Czekałem z tym felietonem do końca sezonu. Upływał on pod znakiem rosnącej nadziei na lepsze czasy Ruchu. Trochę nią zachwiało dramatyczne 0:4 z Jagiellonią, z którą na ogół w Chorzowie wygrywaliśmy, i to wysoko. Kiedy jednak ta sama Jagiellonia w parę dni później przegrała w Niecieczy 0:2, byłem pewien naszego sukcesu w...tejże Niecieczy, wierząc w cudowność sportu, a zwłaszcza piłki nożnej, polegającą na przemienności rezultatów: skoro ulegliśmy białostoczanom, a oni polegli z Termalicą, to my z nią wygramy. I sprawdziło się! A że Lech przegrał w Gliwicach, utrzymaliśmy 5 miejsce w tabeli - już z dość dużą przewagą nad zespołami z grupy spadkowej.
Co tu dużo mówić, trochę odwykliśmy od takiej wysokiej lokaty, choć my, starzy kibice Ruchu, przywykliśmy do stawiania wysokiej poprzeczki swoim ulubieńcom i piąta pozycja nie jest szczytem naszych marzeń. My ciągle chcemy mierzyć w mistrzowski tytuł - w ten upragniony piętnasty, wyczekiwany od roku 1989!
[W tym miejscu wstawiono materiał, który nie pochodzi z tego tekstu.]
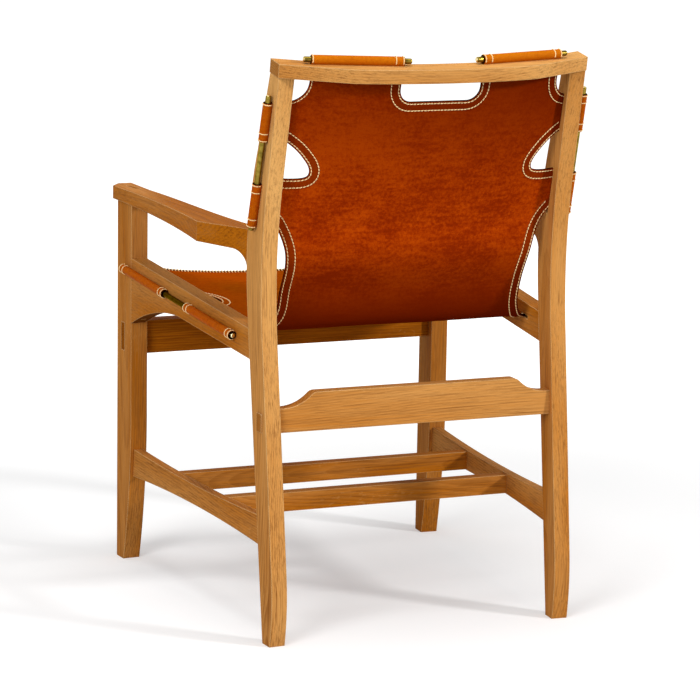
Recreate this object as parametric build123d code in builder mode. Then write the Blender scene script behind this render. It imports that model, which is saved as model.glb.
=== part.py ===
from build123d import *
import os
from math import cos, radians, sin, tan

# Sling armchair: an oak frame that carries one sheet of leather on six brass rods.
# Millimetres. +Z is up, the sitter faces -Y, and +X is the sitter's left.
# The origin is on the floor, under the middle of the chair's outer box.

# Side frames: flat, and turned in plan so that the chair is wider in front
frame_half_width = 274.2
toe_angle = 3.65
joint_clearance = 0.15
overrun = 5.0

# Front legs: their place ahead of the origin, and the taper at the foot
front_leg_place = 330.0
front_leg_depth = 59.5
front_leg_thickness = 29.5
leg_flare_top = 280.0
leg_flare_middle = 90.0
leg_flare_depth = 12.5
front_foot_depth = 29.0

# Rear posts: the front edge leans forward up to the waist, and to the rear above it
post_thickness = 26.0
post_foot_place = 262.5
post_foot_depth = 26.0
post_heel_height = 60.0
post_heel_depth = 32.5
post_heel_top = 120.0
post_heel_top_depth = 29.0
post_seat_height = 504.0
post_seat_lean = 66.8
post_waist_rise = 102.0
post_waist_lean = 4.9
post_bend_rise = 159.0
post_bend_reach = 35.0
post_top_rise = 117.4
post_top_reach = 40.3
post_top_spare = 17.6
post_low_drop = 54.0
post_low_depth = 49.0
post_waist_drop = 48.0
post_waist_depth = 52.7
post_bend_drop = 45.0
post_bend_depth = 36.5
post_top_depth = 32.0

# Top rail: a bar on the ends of the posts, bowed to the rear in its own tilted plane
rail_tilt = 9.6
rail_depth = 35.5
rail_height = 21.5
rail_setback = 13.6
rail_end_proud = 0.25
rail_kink_x = 151.0
rail_kink_bow = 41.2
rail_centre_rise = 12.3
rail_dowel_radius = 4.0
rail_dowel_length = 36.0
rail_dowel_spacing = 16.0
rail_dowel_depth = 12.0

# Arms: distances from the front end or ahead of the post, and from the side frame's face
arm_rise = 32.5
arm_overhang = 23.5
arm_front_inset = 10.3
arm_front_width = 23.0
arm_corner_length = 26.0
arm_corner_proud = 9.4
arm_waist_length = 197.0
arm_waist_proud = 14.1
arm_kink_gap = 97.3
arm_kink_proud = 40.8
arm_inner_shoulder_length = 95.0
arm_inner_shoulder_inset = 27.9
arm_inner_middle_length = 312.0
arm_inner_middle_inset = 22.9
arm_inner_rear_gap = 75.3
arm_inner_rear_inset = 21.3
arm_front_thickness = 21.0
arm_middle_thickness = 27.5
arm_rear_thickness = 33.8
arm_ear_radius = 30.0
arm_tenon_thickness = 10.0
arm_tenon_front_inset = 11.5
arm_tenon_back_inset = 5.0
arm_rear_tenon_inset = 8.0
arm_rear_tenon_thickness = 9.0
arm_rear_tenon_length = 20.0

# Seat side rails: they slope down to the rear, and a bracket arch meets the front leg
seat_rail_thickness = 26.0
seat_rail_front_rise = 19.4
seat_rail_rear_drop = 19.4
seat_rail_rear_depth = 47.0
seat_rail_middle_depth = 49.6
seat_rail_arch_length = 196.0
seat_rail_arch_middle_length = 82.0
seat_rail_arch_middle_depth = 73.9
seat_rail_arch_foot_depth = 110.4
seat_tenon_length = 24.0
seat_tenon_thickness = 9.0
seat_tenon_inset = 10.0

# Front apron and rear stretcher, with tenons that run through the legs
apron_setback = 43.5
apron_thickness = 28.0
apron_rise = 1.0
apron_height = 56.5
apron_tenon_inset = 4.5
apron_tenon_setback = 2.0
apron_tenon_thickness = 14.0
back_stretcher_setback = 36.8
back_stretcher_thickness = 20.0
back_stretcher_gap = 108.6
back_stretcher_height = 61.0
back_stretcher_end_drop = 23.0
back_stretcher_end_inset = 9.0
back_stretcher_ogee_length = 56.0
back_stretcher_cove_share = 0.82
back_tenon_setback = 0.5
back_tenon_bottom_inset = 2.0
back_tenon_top_inset = 6.6
back_tenon_thickness = 16.5
tenon_proud = 2.0

# Low stretchers: two along the sides, two across
side_stretcher_thickness = 15.0
side_stretcher_inset = 7.0
side_stretcher_bottom_end = 148.5
side_stretcher_end_height = 48.0
side_stretcher_top_dip = 6.7
side_stretcher_bottom_rise = 8.5
side_tenon_length = 20.0
side_tenon_thickness = 8.0
side_tenon_inset = 7.0
cross_stretcher_thickness = 20.0
cross_stretcher_rise = 9.3
cross_stretcher_height = 30.8
cross_stretcher_setback = 164.0
cross_stretcher_spacing = 181.0
cross_tenon_length = 9.0
cross_tenon_thickness = 8.0
cross_tenon_inset = 6.0

# Brass rods and the leather that is folded round them
rod_radius = 4.3
rod_end_round = 2.6
rod_gap = 0.3
leather_thickness = 2.4
leather_gap = 0.3
rod_overhang = 12.0
seat_rod_overhang = 4.0

# Rod lines on the side frames, measured from the waist, the bend, the leg, the post and the rail
post_rod_low_rise = 39.0
post_rod_low_setback = 29.7
post_rod_high_rise = 80.0
post_rod_high_setback = 22.3
seat_rod_front_setback = 33.5
seat_rod_front_drop = 20.9
seat_rod_rear_gap = 72.0
seat_rod_rear_drop = 21.9

# Loops: the first one's start along its rod line, lengths, and gaps between two loops
post_low_loop_start = 1.0
post_low_loop_length = 71.0
post_loop_gap = 69.0
post_high_loop_length = 62.0
seat_front_loop_start = 6.0
seat_front_loop_length = 179.0
seat_loop_gap = 89.0
seat_rear_loop_length = 178.0
top_loop_inner_x = 65.0
top_loop_end_inset = 49.6
top_rod_inner_setback = 9.0
top_rod_outer_setback = 0.0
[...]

Ale bądźmy realistami i cieszmy się tym, co drużyna osiągnęła. A osiągnęła doprawdy bardzo wiele. Połączenie rutyny dojrzałych zawodników z zapałem do gry najmłodszych przyniosło nadspodziewanie dobre rezultaty. Słowa szczególnej wdzięczności kieruję do Waldemara Fornalika, naprawdę wspaniałego trenera, skromnego przy tym, wyważonego w opiniach i niezwykle sympatycznego człowieka. Jego obecność w Ruchu to gwarancja komfortu psychicznego wszystkich - zawodników, kibiców.
Panu Waldemarowi i jego sztabowi trenerskiemu, Zawodnikom, Kierownictwu klubu, Sympatykom i Czytelnikom portalu życzę najserdeczniej pięknych Świąt Bożego Narodzenia i wszelkiej pomyślności w Nowym Roku.
A na koniec - tradycyjnie - wyliczenia statystyczne w mojej kronice Ruchu: mecz w Niecieczy był 2015. potyczką w ekstraklasie i 1030. wygraną; zremisowaliśmy 550 meczów, a przegraliśmy 541; stosunek bramek 3057:2642.